··· DATA SHOWN

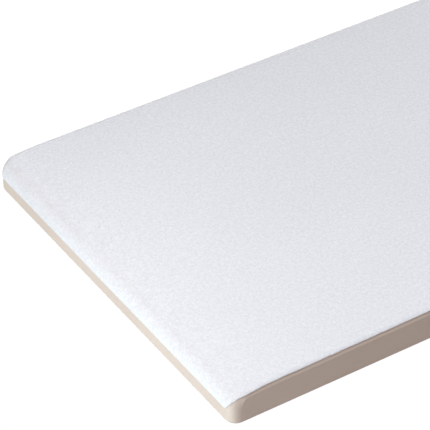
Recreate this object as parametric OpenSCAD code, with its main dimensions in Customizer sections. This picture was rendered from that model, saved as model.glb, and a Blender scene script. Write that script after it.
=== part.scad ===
// Pool diving board: a laminated wood core wrapped in glass fibre, closed in a moulded
// shell and topped with a sanded tread.
// Origin: midway between the two tail bolt holes, on the underside that sits on the stand.
// +X runs to the tip, +Y is the left side seen from the tail, +Z is up.

/* [Board] */
// Length from the tail end to the tip
board_l = 2438; // [1830:1:3050]
// Width over the shell
board_w = 457.2; // [380:0.1:560]
// Thickness over the stand, tread included
root_t = 51; // [47:0.5:60]
// Thickness at the tip, tread included
tip_t = 38.2; // [35:0.1:46]
// From the bolt holes to where the underside starts to rise
level_l = 870; // [600:1:1200]
// Radius of the corners seen from above
corner_r = 14; // [11:0.5:30]
// Radius of the shell along its top edges
edge_r = 6; // [5:0.5:9]

/* [Nose roll] */
// Outer radius of the roll at the tip
nose_r = 18.2; // [14:0.1:24]
// Outer radius of the long droop that leads into the roll
droop_r = 370; // [250:5:600]
// Angle that the droop turns through
droop_deg = 6.6; // [3:0.1:8]

/* [Layers] */
// Thickness of the sanded tread
tread_t = 1.2; // [0.8:0.1:2]
// How far round the shell's top edge the tread wraps, in degrees from the top
wrap_deg = 45; // [30:1:60]
// Wall of the moulded shell
shell_t = 3; // [2:0.1:4]
// Thickness of the closing panel underneath
panel_t = 2; // [1.5:0.1:3]
// Thickness of the glass-fibre laminate, on each face and side of the core
glass_t = 2.5; // [1.5:0.1:3.5]

/* [Core] */
// Number of long strips glued side by side
strip_n = 12; // [8:1:16]
// Length of the cross block at the tail, which holds the bolt sleeves
tail_block_l = 180; // [130:1:240]
// Length of the cross block at the tip
nose_block_l = 95; // [80:1:160]

/* [Bolt holes] */
// From the bolt holes to the tail end
tail_over = 76; // [60:1:110]
// Distance between the two bolt holes
bolt_gap = 320.7; // [250:0.1:380]
// Bore of a bolt sleeve
bolt_d = 14.3; // [11:0.1:17]
// Wall of a bolt sleeve
sleeve_wall = 2.4; // [1.5:0.1:3]
// Clearance round a sleeve where it comes up through the tread
tread_gap = 1.5; // [0.5:0.1:4]

/* [Hidden] */
$fn = 64;
strips = [for (i = [1 : strip_n]) str("core_strip_", i)];

tail_x = -tail_over;
tip_x = board_l - tail_over;
half_w = board_w / 2;
rise = root_t - tip_t;             // how far the underside has come up at the tip
shell_d = tread_t;                 // depths are counted inwards from the tread's outer face
cavity_d = shell_d + shell_t;
core_d = cavity_d + glass_t;
floor_h = panel_t + glass_t;       // underside of the core, above the underside of the board
core_half = half_w - shell_t - glass_t;
lap = edge_r - (edge_r + tread_t) * sin(wrap_deg);   // the tread stops this far inside the side
strip_x0 = tail_x + tail_block_l;
strip_x1 = tip_x - nose_block_l;
sleeve_r = bolt_d / 2 + sleeve_wall;
reach = 100;                       // how far the cutting shapes run past the board
arc_n = 14;                        // steps in the roll at the tip
droop_n = 5;                       // steps in the droop and in the tail's top edge

// Centres of the two arcs of the nose
droop_x = tip_x - nose_r - (droop_r - nose_r) * sin(droop_deg);
droop_z = root_t - droop_r;
nose_x = tip_x - nose_r;
nose_z = droop_z + (droop_r - nose_r) * cos(droop_deg);

function arc(x, z, r, from, to, n) =
    [for (i = [0 : n]) let (a = from + (to - from) * i / n) [x + r * cos(a), z + r * sin(a)]];

// Height of the underside above the stand
function underside(x) = max(0, rise * (x - level_l) / (tip_x - level_l));

// Corner radius that is left at a depth
function edge_at(d) = max(0, edge_r + tread_t - d);

// Edge of core strip i, counted from the right
function strip_y(i) = core_half * (2 * i / strip_n - 1);

// Everything below the top surface at a depth, with the nose and the tail's top edge rolled over
module roll(d) {
    e = edge_at(d);
    x0 = tail_x + d - shell_d;
    rotate([90, 0, 0])
        linear_extrude(board_w + 2 * reach, center = true)
            polygon(concat(
                [[x0, -reach], [tip_x - d, -reach]],
                arc(nose_x, nose_z, nose_r - d, 0, 90 - droop_deg, arc_n),
                arc(droop_x, droop_z, droop_r - d, 90 - droop_deg, 90, droop_n),
                arc(x0 + e, root_t - d - e, e, 90, 180, droop_n)));
}

// Everything inside the long sides at a depth, with the top edges rounded
module section(d) {
    e = edge_at(d);
    y = half_w - (d - shell_d);
    z = root_t - d;
    rotate([90, 0, 90])
        linear_extrude(2 * (board_l + reach), center = true)
            union() {
                translate([-y, -reach]) square([2 * y, z - e + reach]);
                translate([e - y, -reach]) square([2 * (y - e), z + reach]);
                if (e > 0)
                    for (s = [-1, 1]) translate([s * (y - e), z - e]) circle(e);
            }
}

// An upright block with the outline x0 to x1 by y each way, and round corners
module outline(x0, x1, y, r) {
    linear_extrude(2 * (root_t + reach), center = true)
        union() {
            translate([x0 + r, -y]) square([x1 - x0 - 2 * r, 2 * y]);
            translate([x0, r - y]) square([x1 - x0, 2 * (y - r)]);
            for (x = [x0 + r, x1 - r], s = [-1, 1]) translate([x, s * (y - r)]) circle(r);
        }
}

// The board's own shape at a depth, open downwards
module body(d) {
    in = d - shell_d;
    intersection() {
        roll(d);
        section(d);
        outline(tail_x + in, tip_x - d, half_w - in, corner_r - in);
    }
}

// Everything that lies under a height above the underside
module under(h) {
    far_x = tip_x + reach;
    rotate([90, 0, 0])
        linear_extrude(board_w + 2 * reach, center = true)
            polygon([[tail_x - reach, -2 * reach], [far_x, -2 * reach],
                [far_x, underside(far_x) + h], [level_l, h], [tail_x - reach, h]]);
}

// An upright cutting block with exact sides
module slab(x0, x1, y0, y1) {
    linear_extrude(2 * (root_t + reach), center = true)
        polygon([[x0, y0], [x1, y0], [x1, y1], [x0, y1]]);
}

// The two bolt holes, cut at a radius
module bolt_holes(r) {
    for (s = [-1, 1])
        translate([0, s * bolt_gap / 2, -reach]) cylinder(r = r, h = root_t + 2 * reach);
}

// A piece of the core between two lengths and two widths
module core_piece(x0, x1, y0, y1) {
    difference() {
        intersection() {
            body(cavity_d);
            roll(core_d);
            slab(x0, x1, y0, y1);
        }
        under(floor_h);
    }
}

module tread_surface() {
    color("#f3f4f7")
    difference() {
        intersection() {
            roll(0);
            section(0);
            outline(tail_x + lap, tip_x, half_w - lap, corner_r);
            translate([tail_x - reach, -board_w, nose_z])
                cube([board_l + 2 * reach, 2 * board_w, root_t]);
        }
        body(shell_d);
        bolt_holes(sleeve_r + tread_gap);
    }
}

module outer_shell() {
    color("#d3c8b8")
    difference() {
        body(shell_d);
        body(cavity_d);
        under(0);
        bolt_holes(sleeve_r);
    }
}

module underside_panel() {
    color("#d9cfc0")
    difference() {
        intersection() {
            body(cavity_d);
            under(panel_t);
        }
        under(0);
        bolt_holes(sleeve_r);
    }
}

module top_laminate() {
    color("#dfe3cc")
    difference() {
        body(cavity_d);
        roll(core_d);
        under(floor_h);
        bolt_holes(sleeve_r);
    }
}

module bottom_laminate() {
    color("#dfe3cc")
    difference() {
        intersection() {
            body(cavity_d);
            under(floor_h);
        }
        under(panel_t);
        bolt_holes(sleeve_r);
    }
}

module left_laminate() {
    color("#dfe3cc") core_piece(tail_x, tip_x, core_half, half_w);
}

module right_laminate() {
    color("#dfe3cc") core_piece(tail_x, tip_x, -half_w, -core_half);
}

module tail_block() {
    color("#b9895a")
    difference() {
        core_piece(tail_x, strip_x0, -core_half, core_half);
        bolt_holes(sleeve_r);
    }
}

module nose_block() {
    color("#b9895a") core_piece(strip_x1, tip_x, -core_half, core_half);
}

// Long strip i of the core, counted from the right
module core_strip(i) {
    color(i % 2 == 0 ? "#dbab6d" : "#d29d5c")
    difference() {
        intersection() {
            roll(core_d);
            slab(strip_x0, strip_x1, strip_y(i - 1), strip_y(i));
        }
        under(floor_h);
    }
}

module bolt_sleeves() {
    color("silver")
    for (s = [-1, 1])
        translate([0, s * bolt_gap / 2, 0])
            difference() {
                cylinder(r = sleeve_r, h = root_t - tread_t);
                translate([0, 0, -reach]) cylinder(d = bolt_d, h = root_t + 2 * reach);
            }
}

tread_surface();
outer_shell();
underside_panel();
top_laminate();
bottom_laminate();
left_laminate();
right_laminate();
tail_block();
nose_block();
bolt_sleeves();
for (i = [1 : strip_n])
    core_strip(i);
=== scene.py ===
import math
import random
import bpy
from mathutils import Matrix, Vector


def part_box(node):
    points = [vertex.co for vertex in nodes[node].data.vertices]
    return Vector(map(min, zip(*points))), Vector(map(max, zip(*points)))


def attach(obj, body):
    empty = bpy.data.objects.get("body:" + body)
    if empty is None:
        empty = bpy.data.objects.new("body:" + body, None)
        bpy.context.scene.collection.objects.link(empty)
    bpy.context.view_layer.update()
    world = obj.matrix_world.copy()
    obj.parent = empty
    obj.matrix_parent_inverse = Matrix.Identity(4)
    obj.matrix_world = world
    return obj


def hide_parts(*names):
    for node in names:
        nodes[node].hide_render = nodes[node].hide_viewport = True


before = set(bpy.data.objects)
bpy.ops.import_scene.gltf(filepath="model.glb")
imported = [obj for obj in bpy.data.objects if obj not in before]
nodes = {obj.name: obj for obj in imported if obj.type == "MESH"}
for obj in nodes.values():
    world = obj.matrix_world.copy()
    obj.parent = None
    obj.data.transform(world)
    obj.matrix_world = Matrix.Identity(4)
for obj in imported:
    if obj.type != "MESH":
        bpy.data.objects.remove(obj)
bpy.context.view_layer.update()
print("frame loaded:", len(nodes), "CAD nodes")

mm = 0.001

treadLow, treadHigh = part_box("tread_surface")
shellLow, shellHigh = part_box("outer_shell")
panelLow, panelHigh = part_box("underside_panel")
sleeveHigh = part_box("bolt_sleeves")[1]
shellCorners = [v.co for v in nodes["outer_shell"].data.vertices]

tipX = treadHigh.x
tailX = shellLow.x
halfWidth = shellHigh.y
topZ = treadHigh.z
shellTop = shellHigh.z
noseZ = treadLow.z
treadThick = topZ - shellTop
shellTip = shellHigh.x
wallThick = panelLow.x - shellLow.x
tipUnder = min(c.z for c in shellCorners if c.x > shellTip - 0.5 * mm)
levelEnd = max(c.x for c in shellCorners if c.z < 0.01 * mm)
sleeveRadius = sleeveHigh.x
holeY = sleeveHigh.y - sleeveRadius

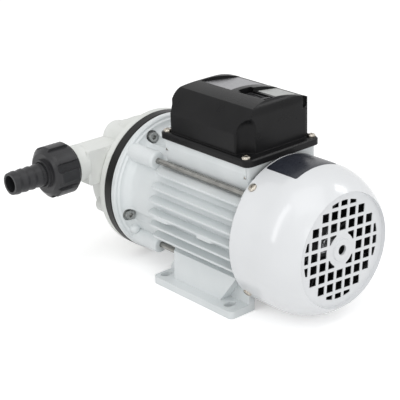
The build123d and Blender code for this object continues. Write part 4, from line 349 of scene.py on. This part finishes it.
def dress_frame(paints):
    coat_nodes(paints["cast"], "stator_housing", "front_flange", "rear_end_shield")
    coat_nodes(paints["sheet"], "fan_cover")
    coat_nodes(paints["head"], "pump_head", "valve_plate", "wobble_plate", "piston_discs")
    coat_nodes(paints["box"], "terminal_box_cover")
    coat_nodes(
        paints["fitting"], "outlet_union_nut", "inlet_union_nut", "outlet_hose_tail", "inlet_hose_tail",
        "cooling_fan", "cable_gland", "gland_nut", "switch_housing", "switch_rocker", "bypass_cap",
        "terminal_block",
    )
    coat_nodes(paints["ring"], "diaphragm_ring")
    coat_nodes(
        paints["rubber"], "diaphragm", "inlet_valves", "outlet_valves", "head_gasket", "hose_tail_seals",
        "box_gasket", "bypass_cap_seal",
    )
    coat_nodes(paints["grey"], "bypass_poppet")
    coat_nodes(paints["rod"], "tie_bolts")
    coat_nodes(paints["dark_screw"], "head_bolts", "hub_set_screw", "piston_screws")
    coat_nodes(paints["zinc"], "head_washers", "earth_screw", "capacitor_clip")
    coat_nodes(paints["screw"], "fan_cover_screws", "box_screws")
    coat_nodes(
        paints["steel"], "motor_shaft", "front_bearing_outer", "front_bearing_inner", "rear_bearing_outer",
        "rear_bearing_inner", "wobble_bearing_outer", "wobble_bearing_inner", "wobble_hub", "wave_washer",
        "fan_retaining_ring", "bypass_spring",
    )
    coat_nodes(paints["lamination"], "stator_core", "rotor_core")
    coat_nodes(paints["copper"], "stator_windings")
    coat_nodes(paints["capacitor"], "capacitor")


def make_paints():
    return {
        "cast": cast_paint(),
        "sheet": sheet_paint(),
        "head": head_plastic(),
        "box": box_plastic(),
        "fitting": fitting_plastic(),
        "ring": ring_plastic(),
        "rubber": rubber(),
        "grey": grey_plastic(),
        "rod": metal(
            "zinc_rod", srgb(138, 137, 134), srgb(158, 157, 153), 0.3, 1.5, (1, 0.01, 1), depth=0.003,
        ),
        "screw": metal("nickel_screw", srgb(168, 162, 152), srgb(190, 184, 174), 0.24),
        "dark_screw": metal("dark_screw", srgb(158, 159, 158), srgb(184, 185, 183), 0.3),
        "zinc": metal("zinc_plate", srgb(150, 152, 152), srgb(176, 178, 178), 0.32),
        "steel": metal("ground_steel", srgb(150, 152, 154), srgb(178, 180, 182), 0.22, 0.4, (1, 0.1, 1)),
        "lamination": metal(
            "lamination_steel", srgb(92, 94, 98), srgb(120, 122, 126), 0.45, 0.5, (0.1, 4, 0.1),
        ),
        "copper": enamelled_copper(),
        "capacitor": film("capacitor_shell", srgb(196, 198, 200), srgb(208, 210, 212), 0.4),
        "silver": film("silver_plate", srgb(148, 148, 151), srgb(156, 156, 159), 0.34, 0.9),
        "blank": film("grey_plate", srgb(172, 174, 172), srgb(184, 186, 184), 0.45),
        "dark_panel": film("dark_panel", srgb(34, 37, 46), srgb(42, 45, 54), 0.3),
    }


# Backdrop, lamps and camera

FLOOR_SIZE = 8.0
FLOOR_GREY = 0.86
FLOOR_LIFT = 0.42
WORLD_LIGHT = 0.6
WORLD_SEEN = 1.0
LAMPS = [
    # name, place (m), size (m), power (W), aimed at (m)
    ("overhead", (0.3, 0.5, 2.0), (1.6, 1.6), 7.5, (0.0, 0.0, 0.08)),
    ("strip", (1.31, -0.09, 1.0), (0.25, 1.6), 4.2, (0.0, 0.0, 0.08)),
    ("rear_window", (-1.16, 0.52, 1.35), (0.38, 0.44), 2.8, (0.0, 0.0, 0.08)),
    ("fan_side", (0.8, 1.9, 0.6), (1.3, 1.3), 8.0, (0.0, 0.0, 0.08)),
]


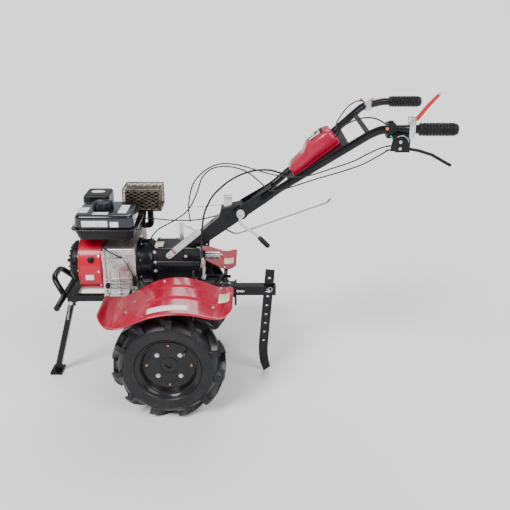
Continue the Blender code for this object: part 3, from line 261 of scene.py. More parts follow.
def coating(
    name, colour, shade, roughness, metallic=0.0, coat=0.0, grain=700.0, depth=0.00015,
    dust=0.12, wear=0.05, strength=0.35, ior=1.32,
):
    """Paint, casting or plastic: clouded colour, fine grain, scuffs and settled dust."""
    finish = Finish(name, coat=coat, ior=ior)
    cloud = finish.noise(11.0, 5.0)
    grit = finish.noise(grain, 2.0)
    blot = finish.noise(46.0, 7.0)
    scuff = finish.noise(60.0, 3.0, finish.stretched((0.25, 1.0, 3.2)))
    low = 1.0 - finish.height().above(0.03, 0.35)
    settled = finish.upward().above(0.3, 0.7) * 0.35 + low * 0.4
    dusty = blot.above(0.44, 0.30) * settled * dust
    scuffed = scuff.above(0.69, 0.05) * wear
    base = finish.blend(cloud.above(0.36, 0.3), colour, shade)
    base = finish.blend(scuffed, base, STEEL)
    base = finish.blend(dusty, base, DUST)
    rough = roughness + (blot - 0.5) * 0.16 + dusty * 0.5 + scuffed * 0.2
    finish.surface(base, rough, metallic)
    finish.relief(grit + cloud * 0.6, strength, depth)
    return finish.material


def tyre_rubber():
    """Black rubber, dull with pale dust low on the wheel and in the tread's roots."""
    finish = Finish("tyre_rubber_finish", ior=1.36)
    grit = finish.noise(520.0, 3.0)
    cloud = finish.noise(9.0, 6.0)
    stain = finish.noise(34.0, 8.0)
    fine = finish.noise(1500.0, 1.0)
    low = 1.0 - finish.height().above(0.0, 0.10)
    dusty = stain.above(0.50, 0.26) * (0.05 + low * 0.3)
    base = finish.blend(cloud.above(0.35, 0.35), (0.0085, 0.0090, 0.0105), (0.0150, 0.0155, 0.0170))
    base = finish.blend(dusty, base, (0.19, 0.17, 0.145))
    finish.surface(base, 0.33 + (stain - 0.5) * 0.14 + dusty * 0.3)
    finish.relief(grit * 0.6 + fine * 0.3 + cloud, 0.35, 0.0003)
    return finish.material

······

## GOAL OF THE EXERCISE:
Starting at the line that contains "core, counted from the right" and ending at the line that contains "obj.parent = None", repeat each line exactly, both ends included, and nothing else.

## ANSWER FOR THE TASK:
// Long strip i of the core, counted from the right
module core_strip(i) {
    color(i % 2 == 0 ? "#dbab6d" : "#d29d5c")
    difference() {
        intersection() {
            roll(core_d);
            slab(strip_x0, strip_x1, strip_y(i - 1), strip_y(i));
        }
        under(floor_h);
    }
}

module bolt_sleeves() {
    color("silver")
    for (s = [-1, 1])
        translate([0, s * bolt_gap / 2, 0])
            difference() {
                cylinder(r = sleeve_r, h = root_t - tread_t);
                translate([0, 0, -reach]) cylinder(d = bolt_d, h = root_t + 2 * reach);
            }
}

tread_surface();
outer_shell();
underside_panel();
top_laminate();
bottom_laminate();
left_laminate();
right_laminate();
tail_block();
nose_block();
bolt_sleeves();
for (i = [1 : strip_n])
    core_strip(i);
=== scene.py ===
import math
import random
import bpy
from mathutils import Matrix, Vector


def part_box(node):
    points = [vertex.co for vertex in nodes[node].data.vertices]
    return Vector(map(min, zip(*points))), Vector(map(max, zip(*points)))


def attach(obj, body):
    empty = bpy.data.objects.get("body:" + body)
    if empty is None:
        empty = bpy.data.objects.new("body:" + body, None)
        bpy.context.scene.collection.objects.link(empty)
    bpy.context.view_layer.update()
    world = obj.matrix_world.copy()
    obj.parent = empty
    obj.matrix_parent_inverse = Matrix.Identity(4)
    obj.matrix_world = world
    return obj


def hide_parts(*names):
    for node in names:
        nodes[node].hide_render = nodes[node].hide_viewport = True


before = set(bpy.data.objects)
bpy.ops.import_scene.gltf(filepath="model.glb")
imported = [obj for obj in bpy.data.objects if obj not in before]
nodes = {obj.name: obj for obj in imported if obj.type == "MESH"}
for obj in nodes.values():
    world = obj.matrix_world.copy()
    obj.parent = None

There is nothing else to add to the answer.